The comprehensive eye examination can take approximately 20 to 40 minutes depending on examination procedures and treatment required. Additional time will be required if supplementary testing is required.

Patients will be requested to complete  a medical history form in the office prior to their first appointment.

Pre-Testing

All patients, regardless of age, will undergo pre-testing as part of their routine comprehensive eye examination. Testing can include, but not limited to:

  • Pupillary distance – Distance between the eyes.
  • Auto-refraction, keratometry and tonometry – Automatic measurement of the eyes’ prescription, shape, and eye pressure.
  • Colour vision evaluating for colour vision perception deficiencies
  • Visual field screening – Screening measurement of the eyes’ peripheral vision.
  • Lensometry – Measurement of the power of your current eye wear.
  • High Definition Optomap – A non-invasive ((no eye drops required)) digital laser scan of the retina ((light sensitive layer at the back of the eye)) providing an ultra-wide field of view to assist your doctor in evaluating your eye and general health.
  • OCT – A non-invasive digital light wave ultrasound scan which provides detailed imaging of the retinal layers.


 Routine Eye Examination

Inside the examination room, your optometrist will utilize various instruments to evaluate your eyes’ internal and external eye health, refractive (prescription) status, visual acuity at distance and near, and eye coordination.


No examination is complete without a discussion of the examination results and recommended therapy including but not limited to eyewear (glasses and/or contact lenses), refractive surgery, further examination, eye medication, and eye exercises.

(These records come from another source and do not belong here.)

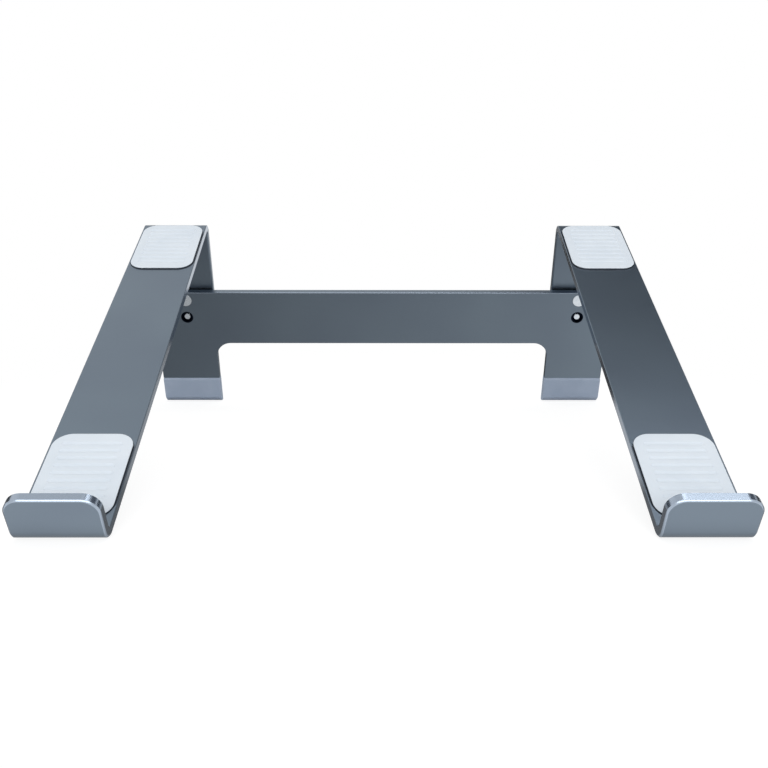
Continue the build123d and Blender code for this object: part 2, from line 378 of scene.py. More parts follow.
    def prepare_slots(self, count: int) -> None:
        """Give the mesh empty material slots, so that a bevel can fill one of them."""
        for _ in range(count):
            self.thing.data.materials.append(None)

    def finish_faces(self, slot: int, test: Test) -> None:
        """Give faces the finish of one material slot.

        Args:
            slot: The slot's number.
            test: Tells which faces.
        """
        self.select(Element.FACE, test)
        self.thing.active_material_index = slot
        bpy.ops.object.material_slot_assign()

    def extrude(self, move: Triple | Vector) -> None:
        """Extrude the selected faces and carry them along."""
        bpy.ops.mesh.extrude_region_move(TRANSFORM_OT_translate={"value": Vector(move) * MM})

    def bend(self, angle: float, centre: Triple, steps: int) -> None:
        """Carry the selected face round a bend about x, from y towards z for an angle above 0."""
        bpy.ops.mesh.spin(steps=steps, angle=angle, center=Vector(centre) * MM, axis=(-1, 0, 0))

    def slice(self, point: Triple, normal: Triple, cut_off: bool = False) -> None:
        """Cut the whole mesh along a plane.

        Args:
            point: A point of the plane.
            normal: The plane's normal.
            cut_off: Whether the part on the normal's side is taken away and the cut closed.
        """
        self.edit()
        bpy.ops.mesh.bisect(
            plane_co=Vector(point) * MM, plane_no=normal, use_fill=cut_off, clear_outer=cut_off,
        )

    def dissolve_flats(self) -> None:
        """Join faces that lie in one plane."""
        self.edit()
        bpy.ops.mesh.dissolve_limited(angle_limit=radians(0.5))

    def apply(self, kind: str, **settings: object) -> None:
        """Add a modifier, set it up and apply it.

        Args:
            kind: The modifier's type.
            **settings: Its properties.
        """
        self.hold()
        modifier = self.thing.modifiers.new(kind.title(), kind)
        for name, value in settings.items():
            setattr(modifier, name, value)
        bpy.ops.object.modifier_apply(modifier=modifier.name)

    def cut(self, cutter: "Workpiece") -> None:
        """Take a cutter's shape out of the piece, and the cutter off the bench."""
        self.apply("BOOLEAN", object=cutter.thing, operation="DIFFERENCE", solver="EXACT")
        cutter.discard()

    def drill(self, node: str, radius: float, ends: Pair, sides: int) -> None:
        """Drill through the piece where a round piece of the slide goes.

        Args:
            node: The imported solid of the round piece.
            radius: The hole's radius.
            ends: The drill's lower and upper end, from the crossbar's front face.
            sides: How many sides the hole has.
        """
        drill = Workpiece.rod("drill", radius, *ends, sides)
        drill.place(Seat.behind_bar(node))
        self.cut(drill)

    def discard(self) -> None:
        """Remove the piece and its mesh."""
        mesh = self.thing.data
        bpy.data.objects.remove(self.thing)
        bpy.data.meshes.remove(mesh)

    def place(self, seat: Seat) -> None:
        """Put the piece on its seat, with its place in its mesh.

        Args:
            seat: Where it goes.
        """
        self.hold()
        self.thing.matrix_world = seat.matrix
        bpy.ops.object.transform_apply(location=True, rotation=True, scale=True)

    def smooth(self, angle: float = 30.0) -> None:
        """Shade the rounds smooth and keep the edges crisp and the broad faces flat.

        Args:
            angle: The least turn of a crisp edge, in degrees.
        """
        self.hold()
        bpy.ops.object.shade_smooth_by_angle(angle=radians(angle))
        self.apply("WEIGHTED_NORMAL", keep_sharp=True)

    def twin(self, name: str) -> "Workpiece":
        """Make the mirror twin on the other side of the stand.

        Args:
            name: The twin's name.

        Returns:
            The twin, with a mesh of its own.
        """
        self.hold()
        bpy.ops.object.duplicate(linked=False)
        other = Workpiece(bpy.context.object)
        other.thing.name = name
        other.thing.data.name = name
        other.edit()
        bpy.ops.transform.mirror(constraint_axis=(True, False, False), center_override=(0, 0, 0))
        bpy.ops.mesh.normals_make_consistent(inside=False)
        bpy.ops.object.mode_set(mode="OBJECT")
        return other

    def hand_over(self, body: str, nodes: list[str], slot: str, *finishes: "Finish") -> None:
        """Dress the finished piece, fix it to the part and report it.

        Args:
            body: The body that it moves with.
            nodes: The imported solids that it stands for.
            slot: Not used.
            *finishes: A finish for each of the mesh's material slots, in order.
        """
        self.clear_bench()
        for number, finish in enumerate(finishes):
            if number < len(self.thing.data.materials):
                self.thing.data.materials[number] = finish.material()
            else:
                self.thing.data.materials.append(finish.material())
        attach(self.thing, body)
        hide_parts(*nodes)
        log.info("%s: %d faces", self.thing.name, len(self.thing.data.polygons))


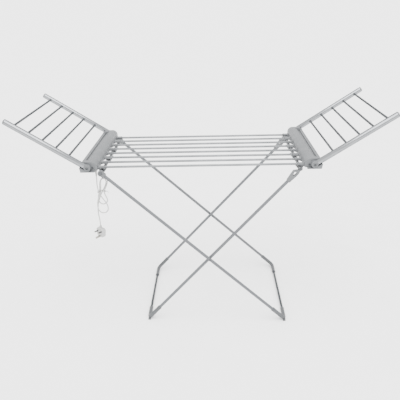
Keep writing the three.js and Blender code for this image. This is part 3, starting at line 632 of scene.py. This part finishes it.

Additional Examination Procedures Post Routine Examination

Some patients will require additional examination procedures based on the findings in the routine comprehensive eye examination to properly diagnose and/or rule out the presence of eye disease. Some additional examination procedures can include:

  • Extensive Visual Field Evaluation.
  • Pachymetry – Measurement of the corneal thickness to assist your optometrist in eye pressure evaluation and determination of laser refractive surgery candidacy.
  • Dilated Fundus Examination – Pupillary dilation to allow a more thorough evaluation of the retina. Patients with cataracts, retinal disease (example – macular degeneration), high prescriptions, flashes and floaters, and diabetes are just a few eye and general health conditions that may require pupillary dilation in addition to an Optomap.


Eye examination frequency

The Saskatchewan Association of Optometrists and the Canadian Association of Optometrists recommend that individuals under 18 and over 65 years of age, individuals with Diabetes, and contact lens wearers have an annual comprehensive eye examination providing they have healthy eyes. Individuals between 18 and 64 years of age are recommended to have a comprehensive eye examination every 1 - 2 years providing they have been told by their optometrist that they have healthy eyes.

Individuals with eye disease such as cataracts, age-related macular degeneration, and glaucoma to name a few eye conditions are recommended to have more frequent examinations than the age-related time intervals. Individuals with general health conditions such as diabetes, high blood pressure, cancer, etc. are recommended to be evaluated more frequently than the age-related time intervals.